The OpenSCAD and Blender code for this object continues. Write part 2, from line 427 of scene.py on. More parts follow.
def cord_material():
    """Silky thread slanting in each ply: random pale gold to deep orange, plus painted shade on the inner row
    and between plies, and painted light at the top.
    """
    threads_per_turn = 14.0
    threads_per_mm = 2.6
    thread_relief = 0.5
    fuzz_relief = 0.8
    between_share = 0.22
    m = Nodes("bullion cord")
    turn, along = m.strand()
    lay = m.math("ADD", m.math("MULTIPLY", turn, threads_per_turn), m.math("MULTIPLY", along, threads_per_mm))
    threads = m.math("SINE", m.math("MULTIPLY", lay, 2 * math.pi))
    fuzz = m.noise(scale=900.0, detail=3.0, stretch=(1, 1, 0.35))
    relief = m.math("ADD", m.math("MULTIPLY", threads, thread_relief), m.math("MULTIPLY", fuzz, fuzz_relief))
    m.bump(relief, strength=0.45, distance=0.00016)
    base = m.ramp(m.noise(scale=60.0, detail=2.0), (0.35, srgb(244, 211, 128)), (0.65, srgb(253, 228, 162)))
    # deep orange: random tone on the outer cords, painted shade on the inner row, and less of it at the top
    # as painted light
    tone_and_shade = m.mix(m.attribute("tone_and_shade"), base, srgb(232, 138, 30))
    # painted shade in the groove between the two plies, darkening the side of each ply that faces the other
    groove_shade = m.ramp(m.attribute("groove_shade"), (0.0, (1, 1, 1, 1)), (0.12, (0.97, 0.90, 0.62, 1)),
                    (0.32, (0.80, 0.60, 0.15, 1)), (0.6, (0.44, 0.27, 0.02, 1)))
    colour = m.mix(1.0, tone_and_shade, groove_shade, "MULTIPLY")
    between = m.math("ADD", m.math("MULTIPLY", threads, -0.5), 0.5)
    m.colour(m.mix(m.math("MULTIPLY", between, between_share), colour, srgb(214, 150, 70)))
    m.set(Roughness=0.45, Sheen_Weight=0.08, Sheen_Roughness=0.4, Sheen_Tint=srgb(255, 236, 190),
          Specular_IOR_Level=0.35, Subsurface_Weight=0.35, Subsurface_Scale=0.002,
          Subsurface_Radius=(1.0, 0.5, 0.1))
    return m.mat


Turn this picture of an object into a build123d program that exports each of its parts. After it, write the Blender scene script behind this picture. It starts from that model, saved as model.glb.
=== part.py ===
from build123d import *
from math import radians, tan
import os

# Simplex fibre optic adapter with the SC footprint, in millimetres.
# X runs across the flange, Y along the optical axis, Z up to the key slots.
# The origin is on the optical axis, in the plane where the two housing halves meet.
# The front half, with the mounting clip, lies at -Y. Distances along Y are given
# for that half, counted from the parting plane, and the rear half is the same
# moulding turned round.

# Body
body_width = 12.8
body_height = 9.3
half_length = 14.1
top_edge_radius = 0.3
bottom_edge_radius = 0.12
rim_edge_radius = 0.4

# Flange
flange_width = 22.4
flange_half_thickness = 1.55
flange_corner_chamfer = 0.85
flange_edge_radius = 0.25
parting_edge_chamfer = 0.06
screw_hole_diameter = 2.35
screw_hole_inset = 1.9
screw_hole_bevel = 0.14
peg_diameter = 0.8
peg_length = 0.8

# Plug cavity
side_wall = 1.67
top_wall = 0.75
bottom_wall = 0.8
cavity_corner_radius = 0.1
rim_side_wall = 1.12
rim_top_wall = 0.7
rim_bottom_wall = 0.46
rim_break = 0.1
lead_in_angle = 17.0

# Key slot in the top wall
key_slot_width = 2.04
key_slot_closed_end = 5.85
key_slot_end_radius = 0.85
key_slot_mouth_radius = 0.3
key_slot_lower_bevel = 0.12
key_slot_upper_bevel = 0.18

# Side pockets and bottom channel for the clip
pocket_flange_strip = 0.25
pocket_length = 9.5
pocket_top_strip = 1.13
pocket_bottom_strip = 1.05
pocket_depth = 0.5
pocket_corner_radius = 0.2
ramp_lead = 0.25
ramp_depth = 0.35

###

(Written request)
Quote each line of the listing above exactly.

(Completed task)
The OpenSCAD and Blender code for this object continues. Write part 2, from line 427 of scene.py on. More parts follow.
def cord_material():
    """Silky thread slanting in each ply: random pale gold to deep orange, plus painted shade on the inner row
    and between plies, and painted light at the top.
    """
    threads_per_turn = 14.0
    threads_per_mm = 2.6
    thread_relief = 0.5
    fuzz_relief = 0.8
    between_share = 0.22
    m = Nodes("bullion cord")
    turn, along = m.strand()
    lay = m.math("ADD", m.math("MULTIPLY", turn, threads_per_turn), m.math("MULTIPLY", along, threads_per_mm))
    threads = m.math("SINE", m.math("MULTIPLY", lay, 2 * math.pi))
    fuzz = m.noise(scale=900.0, detail=3.0, stretch=(1, 1, 0.35))
    relief = m.math("ADD", m.math("MULTIPLY", threads, thread_relief), m.math("MULTIPLY", fuzz, fuzz_relief))
    m.bump(relief, strength=0.45, distance=0.00016)
    base = m.ramp(m.noise(scale=60.0, detail=2.0), (0.35, srgb(244, 211, 128)), (0.65, srgb(253, 228, 162)))
    # deep orange: random tone on the outer cords, painted shade on the inner row, and less of it at the top
    # as painted light
    tone_and_shade = m.mix(m.attribute("tone_and_shade"), base, srgb(232, 138, 30))
    # painted shade in the groove between the two plies, darkening the side of each ply that faces the other
    groove_shade = m.ramp(m.attribute("groove_shade"), (0.0, (1, 1, 1, 1)), (0.12, (0.97, 0.90, 0.62, 1)),
                    (0.32, (0.80, 0.60, 0.15, 1)), (0.6, (0.44, 0.27, 0.02, 1)))
    colour = m.mix(1.0, tone_and_shade, groove_shade, "MULTIPLY")
    between = m.math("ADD", m.math("MULTIPLY", threads, -0.5), 0.5)
    m.colour(m.mix(m.math("MULTIPLY", between, between_share), colour, srgb(214, 150, 70)))
    m.set(Roughness=0.45, Sheen_Weight=0.08, Sheen_Roughness=0.4, Sheen_Tint=srgb(255, 236, 190),
          Specular_IOR_Level=0.35, Subsurface_Weight=0.35, Subsurface_Scale=0.002,
          Subsurface_Radius=(1.0, 0.5, 0.1))
    return m.mat


Turn this picture of an object into a build123d program that exports each of its parts. After it, write the Blender scene script behind this picture. It starts from that model, saved as model.glb.
=== part.py ===
from build123d import *
from math import radians, tan
import os

# Simplex fibre optic adapter with the SC footprint, in millimetres.
# X runs across the flange, Y along the optical axis, Z up to the key slots.
# The origin is on the optical axis, in the plane where the two housing halves meet.
# The front half, with the mounting clip, lies at -Y. Distances along Y are given
# for that half, counted from the parting plane, and the rear half is the same
# moulding turned round.

# Body
body_width = 12.8
body_height = 9.3
half_length = 14.1
top_edge_radius = 0.3
bottom_edge_radius = 0.12
rim_edge_radius = 0.4

# Flange
flange_width = 22.4
flange_half_thickness = 1.55
flange_corner_chamfer = 0.85
flange_edge_radius = 0.25
parting_edge_chamfer = 0.06
screw_hole_diameter = 2.35
screw_hole_inset = 1.9
screw_hole_bevel = 0.14
peg_diameter = 0.8
peg_length = 0.8

# Plug cavity
side_wall = 1.67
top_wall = 0.75
bottom_wall = 0.8
cavity_corner_radius = 0.1
rim_side_wall = 1.12
rim_top_wall = 0.7
rim_bottom_wall = 0.46
rim_break = 0.1
lead_in_angle = 17.0

# Key slot in the top wall
key_slot_width = 2.04
key_slot_closed_end = 5.85
key_slot_end_radius = 0.85
key_slot_mouth_radius = 0.3
key_slot_lower_bevel = 0.12
key_slot_upper_bevel = 0.18

# Side pockets and bottom channel for the clip
pocket_flange_strip = 0.25
pocket_length = 9.5
pocket_top_strip = 1.13
pocket_bottom_strip = 1.05
pocket_depth = 0.5
pocket_corner_radius = 0.2
ramp_lead = 0.25
ramp_depth = 0.35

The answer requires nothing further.